**DESCRIPTION OF THE TASK:** Reply with one number: the count of lines in the listing that contain the string "before".
* BEGIN *
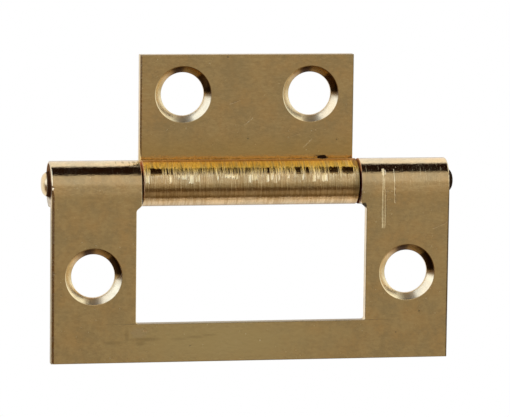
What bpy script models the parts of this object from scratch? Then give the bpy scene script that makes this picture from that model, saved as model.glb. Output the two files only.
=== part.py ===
"""A flush hinge: a windowed frame leaf, a short leaf that nests in the window, and the pin between them.

The hinge stands open flat. +X runs along the pin, +Z from the frame leaf to the short leaf, and +Y out
of the leaves' backs, so that the countersinks face -Y. The origin is on the short leaf's back face,
between its holes. Each object's own origin is on the pin's axis. Sizes here are in millimetres, and the
scene is in metres.
"""

import math
from dataclasses import dataclass

import bmesh
import bpy
from mathutils import Matrix, Vector

MM = 0.001
TURN = 2.0 * math.pi
KNUCKLE_STEPS = 72
PIN_STEPS = 64
HOLE_STEPS = 64
WELD = 0.001


@dataclass(frozen=True)
class HingeSizes:
    """The sizes that drive the hinge, in millimetres."""

    sheet_thickness: float = 1.2
    pin_diameter: float = 3.1
    pin_clearance: float = 0.1
    pin_end_height: float = 0.95
    frame_width: float = 50.0
    frame_length: float = 22.0
    arm_width: float = 10.55
    bar_width: float = 4.85
    knuckle_end_gap: float = 0.3
    window_side_gap: float = 0.95
    window_end_gap: float = 1.4
    window_step_start: float = 2.35
    window_step_height: float = 0.85
    window_corner_radius: float = 0.35
    curl_gap: float = 0.18
    screw_hole_diameter: float = 5.4
    countersink_diameter: float = 7.0
    frame_hole_margin: float = 10.8
    short_hole_margin: float = 4.95
    short_hole_inset: float = 5.45
    edge_break: float = 0.12

    @property
    def bore_radius(self) -> float:
        """The inside radius of every knuckle."""
        return self.pin_diameter / 2 + self.pin_clearance

    @property
    def knuckle_radius(self) -> float:
        """The outside radius of every knuckle."""
        return self.bore_radius + self.sheet_thickness

    @property
    def window_half(self) -> float:
        """Half the width of the frame leaf's window."""
        return self.frame_width / 2 - self.arm_width

    @property
    def window_bottom(self) -> float:
        """How far the window's far edge is from the pin's axis."""
        return self.frame_length - self.bar_width

    @property
    def short_half(self) -> float:
        """Half the width of the short leaf and of its knuckle."""
        return self.window_half - self.window_side_gap

    @property
    def short_length(self) -> float:
        """How far the short leaf's free edge is from the pin's axis."""
        return self.window_bottom - self.window_end_gap

    @property
    def knuckle_half(self) -> float:
        """Half the space between the frame leaf's two knuckles."""
        return self.short_half + self.knuckle_end_gap

    @property
    def frame_hole(self) -> tuple[float, float]:
        """The frame leaf's right screw hole: half-way across its arm, and below the pin's axis."""
        return (self.frame_width / 2 - self.arm_width / 2, self.frame_hole_margin - self.frame_length)

    @property
    def short_hole(self) -> tuple[float, float]:
        """The short leaf's right screw hole: across from the middle, and above the pin's axis."""
        return (self.short_half - self.short_hole_inset, self.short_length - self.short_hole_margin)


@dataclass(frozen=True)
class Brass:
    """One piece's plain finish."""

    name: str
    colour: tuple[float, float, float]
    roughness: float

    def material(self) -> bpy.types.Material:
        """Makes the Principled material.

        Returns:
            The new material.
        """
        made = bpy.data.materials.new(self.name)
        made.use_nodes = True
        shader = made.node_tree.nodes["Principled BSDF"]
        shader.inputs["Base Color"].default_value = (*self.colour, 1.0)
        shader.inputs["Metallic"].default_value = 1.0
        shader.inputs["Roughness"].default_value = self.roughness
        made.diffuse_color = (*self.colour, 1.0)
        return made


def clear_scene() -> None:
    """Removes every object of the startup scene."""
    for obj in list(bpy.data.objects):
        bpy.data.objects.remove(obj, do_unlink=True)


def solid_object(name: str, work: bmesh.types.BMesh):
    """Turns a closed form into an object of the scene.

    Args:
        name: the object's name.
        work: the form, which is freed.

    Returns:
        The new object, with outward faces.
    """
    bmesh.ops.recalc_face_normals(work, faces=work.faces[:])
    mesh = bpy.data.meshes.new(name)
    work.to_mesh(mesh)
    work.free()
    made = bpy.data.objects.new(name, mesh)
    bpy.context.scene.collection.objects.link(made)
    return made


def extruded(name: str, outline: list[tuple[float, float, float]], travel: tuple[float, float, float]):
    """Makes a solid by extruding a flat outline along a straight line.

    Args:
        name: the object's name.
        outline: the corners in order, in millimetres.
        travel: the way and distance the outline moves, in millimetres.

    Returns:
        The new object.
    """
    work = bmesh.new()
    section = work.faces.new([work.verts.new(Vector(point) * MM) for point in outline])
    grown = bmesh.ops.extrude_face_region(work, geom=[section])["geom"]
    moved = [item for item in grown if isinstance(item, bmesh.types.BMVert)]
    bmesh.ops.translate(work, verts=moved, vec=Vector(travel) * MM)
    return solid_object(name, work)


def turned(name: str, profile: list[tuple[float, float]], steps: int, place: Matrix):
    """Makes a solid by spinning a profile about its own axis.

    Args:
        name: the object's name.
        profile: (distance along the axis, radius) pairs in millimetres, from one end to the other.
        steps: how many flats go round.
        place: turns the axis, which starts along +Z, and moves the solid, in metres.

    Returns:
        The new object.
    """
    ends = [(profile[0][0], 0.0), *profile, (profile[-1][0], 0.0)]
    work = bmesh.new()
    chain = [work.verts.new((radius * MM, 0.0, along * MM)) for along, radius in ends]
    line = [work.edges.new(pair) for pair in zip(chain, chain[1:])]
    bmesh.ops.spin(
        work,
        geom=chain + line,
        axis=(0.0, 0.0, 1.0),
        cent=(0.0, 0.0, 0.0),
        angle=TURN,
        steps=steps,
        use_merge=True,
    )
    bmesh.ops.remove_doubles(work, verts=work.verts[:], dist=WELD * MM)
    bmesh.ops.transform(work, matrix=place, verts=work.verts[:])
    return solid_object(name, work)


def rolled_outline(
    sizes: HingeSizes, length: float, side: float, start: float
) -> list[tuple[float, float, float]]:
    """Draws the section of a leaf: a flat that runs into a knuckle rolled round the pin.

    Args:
        sizes: the hinge's sizes.
        length: how far the flat's free edge is from the pin's axis.
        side: 1 for the leaf that goes down with its flat in front, -1 for the one that goes up behind.
        start: where the section stands along the pin.

    Returns:
        The section's corners in order, in millimetres from the pin's axis.
    """
    outer = sizes.knuckle_radius
    inner = sizes.bore_radius
    last = TURN - math.acos((inner - sizes.curl_gap) / outer)
    steps = round(KNUCKLE_STEPS * last / TURN)
    points = [(outer, -length)]
    for index in range(steps + 1):
        angle = last * index / steps
        points.append((outer * math.cos(angle), outer * math.sin(angle)))
    for index in range(steps, -1, -1):
        angle = last * index / steps
        points.append((inner * math.cos(angle), inner * math.sin(angle)))
    points.append((inner, -length))
    return [(start, -side * front, side * up) for front, up in points]


def window_outline(sizes: HingeSizes) -> list[tuple[float, float, float]]:
    """Draws the frame leaf's window with the wider knuckle ends above it.

    Args:
        sizes: the hinge's sizes.

    Returns:
        The window's corners in order, in millimetres from the pin's axis, behind the hinge.
    """
    corner = sizes.window_corner_radius
    half = sizes.window_half
    bottom = -sizes.window_bottom
    top = sizes.knuckle_radius + 1.0
    step = half - sizes.knuckle_half
    right = []
    for index in range(9):
        angle = -math.pi / 2 + index * math.pi / 16
        right.append((half - corner + corner * math.cos(angle), bottom + corner + corner * math.sin(angle)))
    for index in range(9):
        share = index / 8
        across = half - step * (1 - math.cos(math.pi * share)) / 2
        up = -sizes.window_step_start - sizes.window_step_height * (1 - share)
        right.append((across, up))
    right.append((sizes.knuckle_half, top))
    outline = right + [(-across, up) for across, up in reversed(right)]
    return [(across, 2 * sizes.knuckle_radius, up) for across, up in outline]


def countersunk_cutter(sizes: HingeSizes, across: float, front: float, up: float):
    """Makes the tool that cuts one screw hole.

    Args:
        sizes: the hinge's sizes.
        across: the hole's place along the pin.
        front: the Y of the face that the screw's head sinks into, from the pin's axis.
        up: the hole's height over the pin's axis.

    Returns:
        The cutter, hidden from renders.
    """
    hole = sizes.screw_hole_diameter / 2
    sink = sizes.countersink_diameter / 2
    depth = sink - hole
    profile = [(-1.0, sink + 1.0), (depth, hole), (sizes.sheet_thickness + 1.0, hole)]
    place = Matrix.Translation((across * MM, front * MM, up * MM)) @ Matrix.Rotation(-math.pi / 2, 4, "X")
    return turned("hole_cutter", profile, HOLE_STEPS, place)


def cut(piece, cutters: list) -> None:
    """Cuts the tools out of a piece and removes them.

    Args:
        piece: the object that is cut.
        cutters: the objects that are taken out of it.
    """
    for cutter in cutters:
        cutter.hide_render = True
        cutter.display_type = "WIRE"
        difference = piece.modifiers.new("cut", "BOOLEAN")
        difference.operation = "DIFFERENCE"
        difference.solver = "EXACT"
        difference.object = cutter
    graph = bpy.context.evaluated_depsgraph_get()
    result = bpy.data.meshes.new_from_object(piece.evaluated_get(graph))
    piece.modifiers.clear()
    piece.data = result
    for cutter in cutters:
        bpy.data.objects.remove(cutter, do_unlink=True)


def finish_edges(piece, sizes: HingeSizes) -> None:
    """Breaks a sheet's square edges and shades its round faces smooth.

    Args:
        piece: the object whose edges are broken.
        sizes: the hinge's sizes.
    """
    work = bmesh.new()
    work.from_mesh(piece.data)
    bmesh.ops.remove_doubles(work, verts=work.verts[:], dist=WELD * MM)
    bmesh.ops.dissolve_limit(work, angle_limit=math.radians(0.2), verts=work.verts[:], edges=work.edges[:])
    square = [
        edge
        for edge in work.edges
        if len(edge.link_faces) == 2 and edge.calc_face_angle() > math.radians(60)
    ]
    bmesh.ops.bevel(
        work,
        geom=square,
        offset=sizes.edge_break * MM,
        offset_type="OFFSET",
        segments=1,
        profile=0.5,
        affect="EDGES",
        clamp_overlap=True,
    )
    for face in work.faces:
        face.smooth = True
    for edge in work.edges:
        edge.smooth = len(edge.link_faces) == 2 and edge.calc_face_angle() < math.radians(30)
    work.to_mesh(piece.data)
    work.free()


def frame_leaf(sizes: HingeSizes):
    """Makes the wide leaf: a sheet with a window, two knuckles and a screw hole in each arm.

    Args:
        sizes: the hinge's sizes.

    Returns:
        The leaf.
    """
    half = sizes.frame_width / 2
    section = rolled_outline(sizes, sizes.frame_length, 1, -half)
    leaf = extruded("frame_leaf", section, (sizes.frame_width, 0.0, 0.0))
    window = extruded("window_cutter", window_outline(sizes), (0.0, -4 * sizes.knuckle_radius, 0.0))
    across, up = sizes.frame_hole
    holes = [countersunk_cutter(sizes, side * across, -sizes.knuckle_radius, up) for side in (-1, 1)]
    cut(leaf, [window, *holes])
    finish_edges(leaf, sizes)
    return leaf


def short_leaf(sizes: HingeSizes):
    """Makes the narrow leaf: a sheet with one long knuckle and two screw holes.

    Args:
        sizes: the hinge's sizes.

    Returns:
        The leaf.
    """
    section = rolled_outline(sizes, sizes.short_length, -1, -sizes.short_half)
    leaf = extruded("short_leaf", section, (2 * sizes.short_half, 0.0, 0.0))
    across, up = sizes.short_hole
    holes = [countersunk_cutter(sizes, side * across, sizes.bore_radius, up) for side in (-1, 1)]
    cut(leaf, holes)
    finish_edges(leaf, sizes)
    return leaf


def hinge_pin(sizes: HingeSizes):
    """Makes the pin, whose domed ends stand just out of the knuckles.

    Args:
        sizes: the hinge's sizes.

    Returns:
        The pin.
    """
    radius = sizes.pin_diameter / 2
    half = sizes.frame_width / 2
    dome = []
    for index in range(9):
        angle = math.pi / 2 * index / 9
        dome.append((half + sizes.pin_end_height * math.sin(angle), radius * math.cos(angle)))
    profile = [(-along, ring) for along, ring in reversed(dome)] + dome
    pin = turned("hinge_pin", profile, PIN_STEPS, Matrix.Rotation(math.pi / 2, 4, "Y"))
    for face in pin.data.polygons:
        face.use_smooth = True
    pin.data.set_sharp_from_angle(angle=math.radians(40))
    return pin


def main() -> None:
    """Builds the hinge."""
    clear_scene()
    sizes = HingeSizes()
    axis = bpy.data.objects.new("pin_axis", None)
    axis.empty_display_size = 0.005
    axis.location = (0.0, -sizes.knuckle_radius * MM, -sizes.short_hole[1] * MM)
    bpy.context.scene.collection.objects.link(axis)
    finishes = (
        (frame_leaf(sizes), Brass("frame_leaf_brass", (0.58, 0.45, 0.24), 0.28)),
        (short_leaf(sizes), Brass("short_leaf_brass", (0.6, 0.46, 0.24), 0.28)),
        (hinge_pin(sizes), Brass("hinge_pin_brass", (0.62, 0.5, 0.3), 0.25)),
    )
    for piece, brass in finishes:
        piece.parent = axis
        piece.data.materials.clear()
        piece.data.materials.append(brass.material())


main()
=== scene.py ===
"""The looks of a brass flush hinge: two rolled sheet leaves and a pin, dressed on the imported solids.

The hinge stands open flat with its countersinks towards -Y. Sizes are in millimetres from the pin's axis:
x along the pin, y out of the leaves' backs and z up. They turn into metres where a mesh takes them.
"""

import logging
import math
from collections.abc import Callable
from dataclasses import dataclass, field
from enum import Enum
from functools import reduce

import bmesh
import bpy
from mathutils import Matrix, Vector


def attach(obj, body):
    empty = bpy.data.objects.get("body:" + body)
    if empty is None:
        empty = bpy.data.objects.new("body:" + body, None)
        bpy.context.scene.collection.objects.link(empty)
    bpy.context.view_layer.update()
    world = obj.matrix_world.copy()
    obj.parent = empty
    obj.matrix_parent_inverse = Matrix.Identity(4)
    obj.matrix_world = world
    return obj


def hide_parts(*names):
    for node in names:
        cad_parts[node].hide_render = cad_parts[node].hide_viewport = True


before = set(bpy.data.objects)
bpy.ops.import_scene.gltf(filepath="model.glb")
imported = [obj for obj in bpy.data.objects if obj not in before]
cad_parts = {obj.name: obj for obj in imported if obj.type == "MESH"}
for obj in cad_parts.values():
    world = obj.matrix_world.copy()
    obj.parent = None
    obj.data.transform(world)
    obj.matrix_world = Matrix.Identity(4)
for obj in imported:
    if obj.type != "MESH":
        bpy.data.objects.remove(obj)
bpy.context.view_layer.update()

LOG = logging.getLogger("flush_hinge")
MM = 0.001
TURN = 2.0 * math.pi
ORIGIN = (0.0, 0.0, 0.0)
ALONG_PIN = (1.0, 0.0, 0.0)
# In millimetres: what is welded, what counts as touching, and how far a cutting tool stands out.
WELD = 0.0005
NEAR = 0.01
OVERSHOOT = 1.0

Colour = tuple[float, float, float]
Point = tuple[float, float]
Socket = bpy.types.NodeSocket
Outputs = dict[str, Socket]


class Side(Enum):
    """Which way a leaf's flat leaves the pin."""

    DOWN_IN_FRONT = 1
    UP_BEHIND = -1


class Mark(Enum):
    """A face attribute that a finish reads."""

    SHEARED = "sheared"
    SUNK = "sunk"
    SHADED = "shaded"
    # Painted shade: the darkest side of a countersink, painted near black.
    DARKEST_SHADE = "darkest_shade"
    DULLED = "dulled"
    FACING = "facing"


# The sides of a countersink that each mark lies on: degrees right of straight up, and how much weaker it is.
# The shaded and darkest marks carry painted shade on a countersink's upper sides; the dulled mark only
# roughens it.
SINK_SIDES = {
    Mark.SHADED: ((22.0, 0.0),),
    Mark.DARKEST_SHADE: ((64.0, 0.0), (-11.0, 0.04)),
    Mark.DULLED: ((180.0, 0.0),),
}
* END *
**TASK RESULT:** 2